15.2 Upon termination, any indebtedness of the Buyer to the Company shall become immediately payable and the Company shall not be under any further obligation to supply Goods to the Buyer. Moreover, the Company shall have the right to exercise any other rights it may have under this Contract or in law concerning the supplied Goods.


16.1 The Company shall not be liable to the Buyer for any delay or prevention of performance of the Contract where such delay or prevention is beyond the reasonable control of the Company including, but not limited to, situations of war, strike, industrial dispute, lockout, fire, storm, Act of God, accident, non-availability or shortage of materials or labour, any statute, rule or law issued by any legislature or Government department (a “Force Majeure event”).

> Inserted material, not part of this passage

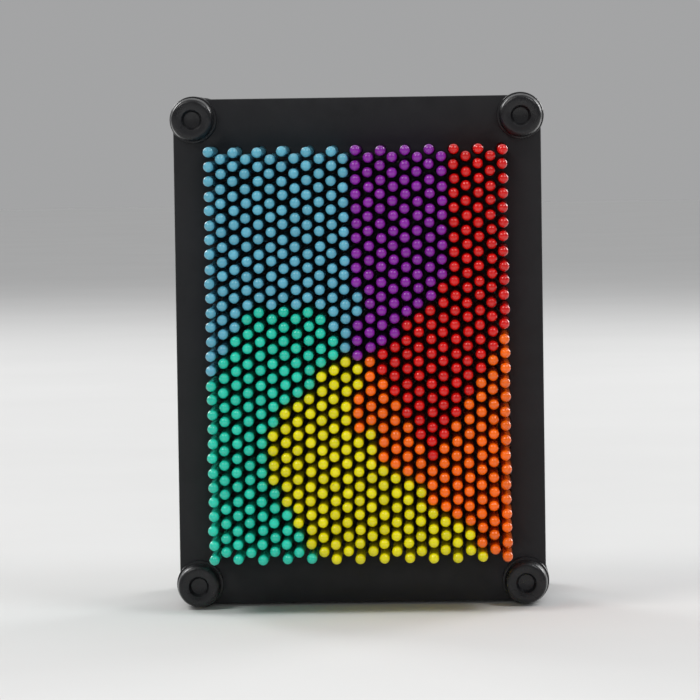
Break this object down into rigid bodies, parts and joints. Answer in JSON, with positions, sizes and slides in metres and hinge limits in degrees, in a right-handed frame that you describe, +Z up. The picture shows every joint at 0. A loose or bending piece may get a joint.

16.2 Should the Company be prevented from performing its contractual obligations by reason of a Force Majeure event, it shall give the Buyer notice of this as soon as is reasonably practicable.


Where the Goods are to be exported to the Buyer:-

17.1 Unless otherwise agreed by the Company in writing, payment will be made in Pounds Sterling.

17.2 The Goods will be sold on an Ex Works basis unless otherwise agreed in writing.


The operation of the Contracts (Rights of Third Parties) Act 1999 is excluded from these Conditions and each Contract.


Should any provision of these Terms and Conditions be deemed invalid, illegal or unenforceable, this shall not affect the validity, legality or enforceability of any other provision herein.


These Conditions and the Contract shall be construed in accordance with the laws of England and Wales and shall be subject to the exclusive jurisdiction of the English Courts, unless agreed otherwise.